A few days ago, I said I would not bash Daniel Snyder for awhile. I lied. Someone started a poll over at The Warpath Fan Forum asking readers to grade Daniel Snyder as owner of the Washington Redskins. Here's my response, grammatically improved:
D, maybe D+ for effort. Last year, when I thought he was mostly hands off and deferring to Gibbs, I would have given Snyder a gentlemen's C.
- Wealthy, and not afraid to use it to stock the team
- DC-based; Snyder is unlikely to ever move the team to LA
- Put in elevators to the upper deck of FedEx - consumer focused
- Put in Easy Pass system to speed up concession lines - consumer focused
- Lured Joe Gibbs out of retirement - however it turns out, this is a home run (pardon the metaphor)
- Not football smart. His flawed concept for building a team only disrupts progress. Taking "win now" short cuts yields an unbalanced roster, overdrawn salary caps leading to unnatural acts to skirt the issue. As a result, the Redskins are better at manipulating contracts for a few stars than building a resilient team with a flow of young talent under development.
- Not an organizational leader. NFL teams are akin to corporations like General Electric. Snyder runs the Redskins like a 1990s dot com. Dot coms got their value from creative software engineers working in a free wheeling way to create a niche product. A few very good people with bright ideas developed innovative products. One or two stars could make you a winner. The problem was they were one hit wonders. They grew fast, and tanked faster.
For GE to be successful, they think and act organizationally -- operate for efficiency and effectiveness at every level, and across-the-board. It's not enough to have the best visible products -- light bulbs, jet engines, generators, appliances. They want the internals to be as good, the accounting department to be as efficient as manufacturing. Acting organizationally, they have sustained success. They are not a one hit wonder.
Jack Welch, GE's legendary chairman & CEO strove for -- demanded -- that his executives achieve organizational excellence, achieve and maintain top three market share, and break bureaucratic boundaries to work together efficiently. That's quite a challenge for a massive corporation like GE. They didn't always succeed, but they always had a reservoir of highly regarded management talent in demand by GE and by a host of other companies eager to emulate them.
By outward appearance, Snyder seems to focus on the fun part of the business -- assessing talent (which he is not best qualified to do), hanging out with players, and negotiating contracts. He gets props for business marketing, but the Redskins' front office is not highly regarded. They seem geared to accommodating Snyder's rule than to best practices (I don't blame the personnel; they gotta eat.) In so doing, they aren't getting results on the field or in serving their customers. Jack Welch would have thrown the bunch, including Snyder, out. Developing a true top tier front office is not as glamorous as picking talent, but it's a lot more important than Snyder treats it. Until this is fixed, the Redskins will be at a competitive disadvantage.

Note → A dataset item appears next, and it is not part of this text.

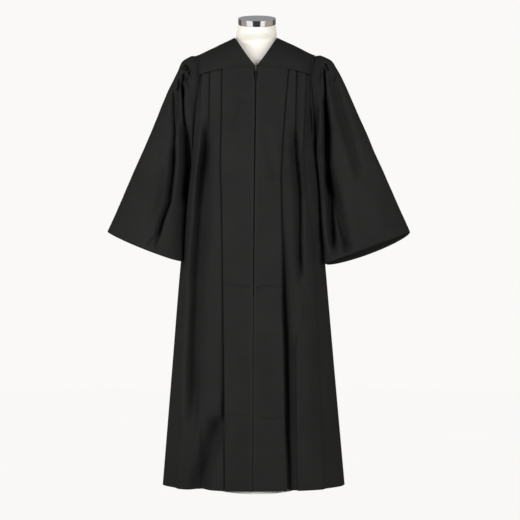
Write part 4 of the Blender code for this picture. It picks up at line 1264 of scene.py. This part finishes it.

- Snyder, alone, proposes a trade for Lance Briggs and then he tells Joe Gibbs! Did Snyder talk to Gregg Williams before hand to understanding how Williams might use Briggs in his defense? Did he take advantage of the brainpower on his staff to assess the trade offs of a Briggs move? I doubt it. If I'm wrong, I apologize. Somehow, I sense that an apology will not necessary. That's the kind of move Snyder was making in 2001. It's what he said he would stop doing when he made Gibbs team president. (F- on that one)
- Flawed vision. Snyder wants to win now. Laudable, but misguided; it might lead to a single Super Bowl one day, and will be followed a break-up of the team. Instead he should target consistent playoff appearances and build the best front office/scouting team in the NFL. Then he might have a resilient team that overcomes injury by reloading from the bench with a sound salary structure. Instead, the Redskins rebuild with another team's unwanted stars. A better vision is to build a perennial playoff contender with our stars, capable of winning 10 or 11 games a season. Consistent playoff appearances boost the odds of getting to a Super Bowl.
The difference is subtle. I know the Skins won't win the Super Bowl every year. I can live with that. A perennial contender is much more fun to watch. I would much prefer the frustrations of Philly or Denver fans than what Snyder has given us.